The Elements of a Premises Liability Case

A premises liability case involves the potential liability of a landowner (or occupier) due to an invitee being injured while on the owner’s property. While state laws vary slightly, most, if not all, states place a duty on property owners and proprietors to exercise some degree of care to keep invitees on their property safe from preventable injuries.

In its most basic form, a plaintiff in a Georgia premises case must establish the existence of a hazardous condition on the property that resulted in an injury and that the owner or proprietor had knowledge of the condition, which can be either actual or constructive, that was superior to that of the injured invitee. This constitutes the requisite showing of fault on the part of the property owner that is necessary to find legal liability. Without such a showing of fault, the mere fact that an injury was sustained on the premises is generally not actionable.

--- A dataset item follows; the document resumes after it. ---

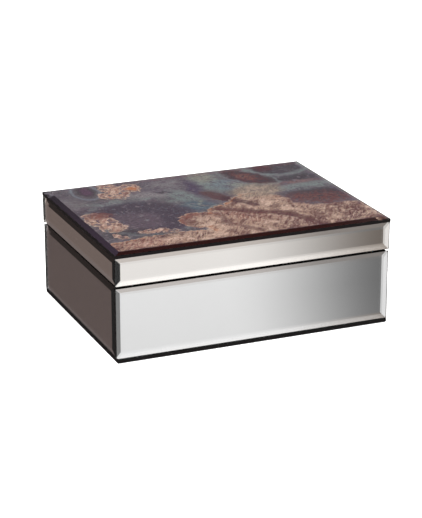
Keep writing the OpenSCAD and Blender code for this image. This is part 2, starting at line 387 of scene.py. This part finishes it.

Mediating Premises Liability Cases

Premises liability cases typically come to mediation after an answer has been filed and some amount of discovery has been conducted, though pre-litigation mediations are not uncommon. In most cases, the mediation is going to consist of the plaintiff and plaintiff’s counsel, defense counsel and an insurance company representative, and the mediator. Unlike the typical road wreck mediation, a representative of the actual defendant, who may have some skin in the game, may also be present. Given the prevalence of viable liability defenses in this type of case, which can often mean an all-or-nothing outcome at trial, mediation provides a good option for these cases as it can allow both sides to walk away feeling that their positions have been heard and validated.

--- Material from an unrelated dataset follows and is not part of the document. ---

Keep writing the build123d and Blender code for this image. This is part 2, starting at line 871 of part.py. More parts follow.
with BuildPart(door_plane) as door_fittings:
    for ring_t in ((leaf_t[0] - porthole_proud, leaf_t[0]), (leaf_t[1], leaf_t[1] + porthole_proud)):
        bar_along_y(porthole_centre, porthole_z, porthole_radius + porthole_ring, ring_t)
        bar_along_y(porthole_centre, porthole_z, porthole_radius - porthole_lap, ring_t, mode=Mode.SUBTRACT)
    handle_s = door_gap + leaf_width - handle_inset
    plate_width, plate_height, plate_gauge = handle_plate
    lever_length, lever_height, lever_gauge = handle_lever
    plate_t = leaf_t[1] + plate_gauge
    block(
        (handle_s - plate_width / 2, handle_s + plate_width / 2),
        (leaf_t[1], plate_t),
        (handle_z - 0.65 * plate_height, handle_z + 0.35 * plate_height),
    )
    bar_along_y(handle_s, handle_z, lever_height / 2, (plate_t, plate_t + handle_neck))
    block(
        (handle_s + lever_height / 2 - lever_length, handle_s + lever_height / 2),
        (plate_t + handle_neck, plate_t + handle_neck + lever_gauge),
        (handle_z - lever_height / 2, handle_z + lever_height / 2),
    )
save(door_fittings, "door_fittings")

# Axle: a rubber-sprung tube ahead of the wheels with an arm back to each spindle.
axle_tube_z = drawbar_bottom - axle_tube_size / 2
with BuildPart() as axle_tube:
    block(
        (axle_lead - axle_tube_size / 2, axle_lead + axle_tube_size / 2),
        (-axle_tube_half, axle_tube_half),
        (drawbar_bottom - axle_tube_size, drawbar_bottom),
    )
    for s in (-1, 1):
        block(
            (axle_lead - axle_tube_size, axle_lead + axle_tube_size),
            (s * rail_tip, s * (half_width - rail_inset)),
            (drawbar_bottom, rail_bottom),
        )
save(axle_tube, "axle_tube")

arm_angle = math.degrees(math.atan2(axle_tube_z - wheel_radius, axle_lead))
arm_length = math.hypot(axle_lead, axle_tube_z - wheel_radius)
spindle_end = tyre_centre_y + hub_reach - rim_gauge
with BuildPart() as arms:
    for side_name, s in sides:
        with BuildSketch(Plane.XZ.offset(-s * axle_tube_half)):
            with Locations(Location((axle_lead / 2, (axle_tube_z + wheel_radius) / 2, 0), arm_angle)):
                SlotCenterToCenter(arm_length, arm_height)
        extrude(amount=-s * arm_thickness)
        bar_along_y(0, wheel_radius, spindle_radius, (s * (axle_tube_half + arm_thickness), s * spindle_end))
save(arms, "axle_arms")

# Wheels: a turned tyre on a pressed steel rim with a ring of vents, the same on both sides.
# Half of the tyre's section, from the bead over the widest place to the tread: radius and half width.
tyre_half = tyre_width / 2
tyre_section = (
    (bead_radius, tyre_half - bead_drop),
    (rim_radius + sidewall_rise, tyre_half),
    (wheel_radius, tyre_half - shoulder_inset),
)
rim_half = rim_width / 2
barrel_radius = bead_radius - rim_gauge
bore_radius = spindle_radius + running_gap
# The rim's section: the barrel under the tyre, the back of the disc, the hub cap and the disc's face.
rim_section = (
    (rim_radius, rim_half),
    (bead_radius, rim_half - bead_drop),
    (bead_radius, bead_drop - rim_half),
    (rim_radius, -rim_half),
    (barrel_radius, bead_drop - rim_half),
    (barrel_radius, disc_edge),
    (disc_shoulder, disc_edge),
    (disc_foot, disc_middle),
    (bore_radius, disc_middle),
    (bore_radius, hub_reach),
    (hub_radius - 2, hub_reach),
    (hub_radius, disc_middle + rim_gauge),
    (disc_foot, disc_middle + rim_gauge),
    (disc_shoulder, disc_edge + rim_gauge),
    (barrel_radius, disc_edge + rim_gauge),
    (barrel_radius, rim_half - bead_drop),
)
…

Common Challenges at Mediation

Attorneys on both sides do face some common challenges before and during mediation. On the plaintiff’s side, it’s crucial to apprise the plaintiff about the potential legal barriers to recovery before mediation. It is not at all uncommon to hear a plaintiff at mediation say, “I fell in the defendant’s store and, therefore, they’re responsible.” Again, just because an injury happened on someone’s property doesn’t mean the owner is liable.

When the plaintiff hears that for the first time from the mediator at mediation, counsel must do a more thorough job of preparing the plaintiff for the mediation session. Sometimes, however, despite thorough preparation, a plaintiff may still have difficulty grasping the concept of proving fault on the part of the defendant, i.e., a hazardous condition and knowledge of the hazardous condition by the property owner. In that event, let the mediator know, either during a phone call prior to the mediation or during a quiet meeting in the hallway outside the plaintiff’s room, that some additional education will likely be necessary.

On the defendant’s side, there is sometimes a perception that every premises case is a summary judgment case, so the insurance representative comes with minimal authority to settle and may only extend authority to settle for the cost-of-defense range. While it is certainly a viable legal strategy to file, or threaten to file, a motion for summary judgment to provide negotiating leverage, it helps to have a realistic expectation of the motion’s chances for success.

If the prospects for success on the motion are slim at best, recognize that and come to the mediation prepared to negotiate. Based on my personal experience, there can often be a difference of opinion between the defense lawyer and the insurance representative about the chances of success on a motion for summary judgment. In that event, it makes sense for the defense attorney to reach out to the mediator ahead of time to discuss how best to address the situation with the adjuster at the mediation.

Be Familiar with Your Case — and the Law

In conclusion, coming to mediation with a realistic evaluation of both liability and damages and a well-prepared client, whether the plaintiff or insurance adjuster, is the best way you can prepare to mediate your premises liability case and provides the best chance of achieving a reasonable outcome for both sides.